SEMINAR

Human Sensing for AR/VR

Speaker

Fernando De la Torre

Working
Carnegie Mellon University
Timeline
Wed, Apr 24 2024 - 07:00 am (GMT + 7)
About Speaker

Fernando De la Torre obtained his Ph. D. in Electronic Engineering from Ramon Llull University’s La Salle School of Engineering in Barcelona in 2002. He has been a research faculty member in the Robotics Institute at Carnegie Mellon University since 2005. His areas of interest in research are machine learning and computer vision. In particular, applications to human health, augmented reality, virtual reality, generative models, and methods that focus on the data (not the model). He is the director of the Human Sensing Laboratory (www.humansensing.cs.cmu.edu). He has published over 225 peer-review conference papers/journals in computer vision and machine learning, and he has served as an Associate Editor for Pattern Analysis and Machine Intelligence. In 2014, he founded FacioMetrics LLC to license technology for mobile human sensing (acquired by Facebook/Meta in 2016).

 

Abstract

There have been three revolutions in human computing: Personal computers in the 1980s, the World Wide Web and cloud computing in the 1990s, and the iPhone in 2007. The fourth one will include augmented and virtual reality (AR/VR) technology. The ability to transfer human motion from AR/VR sensors to avatars will be critical for AR/VR social platforms, video games, new communication systems, and future workspaces. In the first part of this talk, I will describe several techniques to compute subtle human behavior with applications to AR/VR (e.g., facial expression transfer to photorealistic avatars) and medical monitoring/diagnosis (e.g., depression diagnosis from audio/video). In addition, I will show how we can estimate dense human correspondence from WiFi signals, which could pave the way for novel AR/VR interfaces.

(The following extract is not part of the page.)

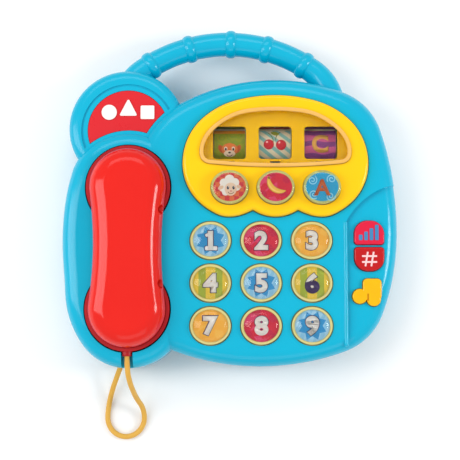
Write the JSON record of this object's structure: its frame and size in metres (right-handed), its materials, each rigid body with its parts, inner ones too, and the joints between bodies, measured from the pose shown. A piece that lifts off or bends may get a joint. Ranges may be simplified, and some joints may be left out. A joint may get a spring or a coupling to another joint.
{
  "type": "toy telephone",
  "caption": "Toy desk telephone lying flat: handset in a cradle on a short tether, carry handle, number keys, and picture buttons that turn rollers behind a clear lens.",
  "frame": {"origin": "middle of the footprint, on the surface the toy lies on", "axes": "+Z out of the face, +Y towards the carry handle, +X to the right as the face is read"},
  "size_m": [0.22, 0.2743, 0.058],
  "materials": {
    "badge_red": "printed insert",
    "blue_shell": "moulded gloss",
    "board_green": "circuit board laminate",
    "cell_wrap": "battery sleeve",
    "clear_dome": "clear moulded plastic",
    "clear_lens": "clear moulded plastic",
    "cord_ochre": "soft moulded cord",
    "cream_key": "moulded gloss",
    "dark_red": "moulded satin",
    "frame_plastic": "inner moulding",
    "grey_rubber": "silicone sheet",
    "hash_red": "moulded gloss",
    "note_yellow": "moulded satin",
    "red_shell": "moulded gloss",
    "roller_white": "printed sleeve",
    "signal_red": "moulded gloss",
    "speaker_black": "speaker frame and cone",
    "steel": "plated wire and screws",
    "switch_black": "slider",
    "white_print": "raised print",
    "yellow_panel": "moulded gloss"
  },
  "bodies": {
    "housing": {"upper_housing": "blue_shell", "lower_housing": "blue_shell", "handle_front_half": "blue_shell", "handle_rear_half": "blue_shell", "display_panel": "yellow_panel", "display_lens": "clear_lens", "roller_axle": "steel", "axle_posts": "frame_plastic", "badge_insert": "badge_red", "badge_emblem": "white_print", "circuit_board": "board_green", "keypad_membrane": "grey_rubber", "speaker": "speaker_black", "batteries": "cell_wrap", "battery_contacts": "steel", "case_screws": "steel", "tether_cord": "cord_ochre", "cord_anchor": "cord_ochre", "button_spring_left": "steel", "button_spring_middle": "steel", "button_spring_right": "steel"},
    "handset": {"handset_left_half": "red_shell", "handset_right_half": "red_shell", "handset_ear_cup": "dark_red", "handset_mouth_cup": "dark_red", "handset_screws": "steel", "cord_collar": "dark_red"},
    "signal_key": {"signal_button": "signal_red"},
    "hash_key": {"hash_button": "hash_red"},
    "note_key": {"note_button": "note_yellow"},
    "battery_cover": {"battery_door": "blue_shell", "door_screw": "steel"},
    "power_slider": {"power_switch": "switch_black"},
    "picture_key_left": {"picture_button_left": "cream_key", "picture_cap_left": "clear_dome"},
    "roller_left": {"picture_roller_left": "roller_white"},
    "picture_key_middle": {"picture_button_middle": "cream_key", "picture_cap_middle": "clear_dome"},
    "roller_middle": {"picture_roller_middle": "roller_white"},
    "picture_key_right": {"picture_button_right": "cream_key", "picture_cap_right": "clear_dome"},
    "roller_right": {"picture_roller_right": "roller_white"},
    "number_key_body_1": {"number_key_1": "cream_key", "key_dome_1": "clear_dome"},
    "number_key_body_2": {"number_key_2": "cream_key", "key_dome_2": "clear_dome"},
    "number_key_body_3": {"number_key_3": "cream_key", "key_dome_3": "clear_dome"},
    "number_key_body_4": {"number_key_4": "cream_key", "key_dome_4": "clear_dome"},
    "number_key_body_5": {"number_key_5": "cream_key", "key_dome_5": "clear_dome"},
    "number_key_body_6": {"number_key_6": "cream_key", "key_dome_6": "clear_dome"},
    "number_key_body_7": {"number_key_7": "cream_key", "key_dome_7": "clear_dome"},
    "number_key_body_8": {"number_key_8": "cream_key", "key_dome_8": "clear_dome"},
    "number_key_body_9": {"number_key_9": "cream_key", "key_dome_9": "clear_dome"}
  },
  "joints": [
    {"name": "handset_lift", "type": "slide", "parent": "housing", "child": "handset", "axis": [0, 0, 1], "range_m": [0, 0.06]},
    {"name": "picture_left_press", "type": "slide", "parent": "housing", "child": "picture_key_left", "axis": [0, 0, -1], "range_m": [0, 0.00495], "stiffness_N_per_m": 250, "springref_m": -0.002, "deforming": ["button_spring_left"]},
    {"name": "roller_left_turn", "type": "hinge", "parent": "housing", "child": "roller_left", "pos_m": [-0.0003, 0.0338, 0.0205], "axis": [1, 0, 0], "range_deg": [0, 90]},
    {"name": "picture_middle_press", "type": "slide", "parent": "housing", "child": "picture_key_middle", "axis": [0, 0, -1], "range_m": [0, 0.00495], "stiffness_N_per_m": 250, "springref_m": -0.002, "deforming": ["button_spring_middle"]},
    {"name": "roller_middle_turn", "type": "hinge", "parent": "housing", "child": "roller_middle", "pos_m": [0.0296, 0.0338, 0.0205], "axis": [1, 0, 0], "range_deg": [0, 90]},
    {"name": "picture_right_press", "type": "slide", "parent": "housing", "child": "picture_key_right", "axis": [0, 0, -1], "range_m": [0, 0.00495], "stiffness_N_per_m": 250, "springref_m": -0.002, "deforming": ["button_spring_right"]},
    {"name": "roller_right_turn", "type": "hinge", "parent": "housing", "child": "roller_right", "pos_m": [0.0595, 0.0338, 0.0205], "axis": [1, 0, 0], "range_deg": [0, 90]},
    {"name": "number_1_press", "type": "slide", "parent": "housing", "child": "number_key_body_1", "axis": [0, 0, -1], "range_m": [0, 0.0016], "stiffness_N_per_m": 500, "springref_m": -0.001},
    {"name": "number_2_press", "type": "slide", "parent": "housing", "child": "number_key_body_2", "axis": [0, 0, -1], "range_m": [0, 0.0016], "stiffness_N_per_m": 500, "springref_m": -0.001},
    {"name": "number_3_press", "type": "slide", "parent": "housing", "child": "number_key_body_3", "axis": [0, 0, -1], "range_m": [0, 0.0016], "stiffness_N_per_m": 500, "springref_m": -0.001},
    {"name": "number_4_press", "type": "slide", "parent": "housing", "child": "number_key_body_4", "axis": [0, 0, -1], "range_m": [0, 0.0016], "stiffness_N_per_m": 500, "springref_m": -0.001},
    {"name": "number_5_press", "type": "slide", "parent": "housing", "child": "number_key_body_5", "axis": [0, 0, -1], "range_m": [0, 0.0016], "stiffness_N_per_m": 500, "springref_m": -0.001},
    {"name": "number_6_press", "type": "slide", "parent": "housing", "child": "number_key_body_6", "axis": [0, 0, -1], "range_m": [0, 0.0016], "stiffness_N_per_m": 500, "springref_m": -0.001},
    {"name": "number_7_press", "type": "slide", "parent": "housing", "child": "number_key_body_7", "axis": [0, 0, -1], "range_m": [0, 0.0016], "stiffness_N_per_m": 500, "springref_m": -0.001},
    {"name": "number_8_press", "type": "slide", "parent": "housing", "child": "number_key_body_8", "axis": [0, 0, -1], "range_m": [0, 0.0016], "stiffness_N_per_m": 500, "springref_m": -0.001},
    {"name": "number_9_press", "type": "slide", "parent": "housing", "child": "number_key_body_9", "axis": [0, 0, -1], "range_m": [0, 0.0016], "stiffness_N_per_m": 500, "springref_m": -0.001},
    {"name": "signal_press", "type": "slide", "parent": "housing", "child": "signal_key", "axis": [0, 0, -1], "range_m": [0, 0.0015], "stiffness_N_per_m": 500, "springref_m": -0.001},
    {"name": "hash_press", "type": "slide", "parent": "housing", "child": "hash_key", "axis": [0, 0, -1], "range_m": [0, 0.0015], "stiffness_N_per_m": 500, "springref_m": -0.001},
    {"name": "note_press", "type": "slide", "parent": "housing", "child": "note_key", "axis": [0, 0, -1], "range_m": [0, 0.0015], "stiffness_N_per_m": 500, "springref_m": -0.001},
    {"name": "battery_cover_off", "type": "slide", "parent": "housing", "child": "battery_cover", "axis": [0, 0, -1], "range_m": [0, 0.03]},
    {"name": "power_slide", "type": "slide", "parent": "housing", "child": "power_slider", "axis": [1, 0, 0], "range_m": [0, 0.005]}
  ],
  "couplings": [
    {"joint": "roller_left_turn", "follows": "picture_left_press", "rad_per_m": 317.3},
    {"joint": "roller_middle_turn", "follows": "picture_middle_press", "rad_per_m": 317.3},
    {"joint": "roller_right_turn", "follows": "picture_right_press", "rad_per_m": 317.3}
  ]
}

All these techniques for human sensing rely on training deep learning models. However, in practice metric analysis on a specific train and test dataset does not guarantee reliable or fair ML models. This is partially due to the fact that obtaining a balanced (i.e., uniformly sampled over all the important attributes), diverse, and perfectly labeled test dataset is typically expensive, time-consuming, and error-prone. In the second segment of this presentation, I will introduce two methods aimed at enhancing the robustness and fairness of deep learning techniques. First, I will delve into a technique for conducting zero-shot model diagnosis. This technique allows for the assessment of failures in deep learning models in an unsupervised manner, eliminating the need for test data. Additionally, I will discuss a method designed to rectify biases in generative models, which can be achieved using only a small number of sample images that showcase specific attributes of interest.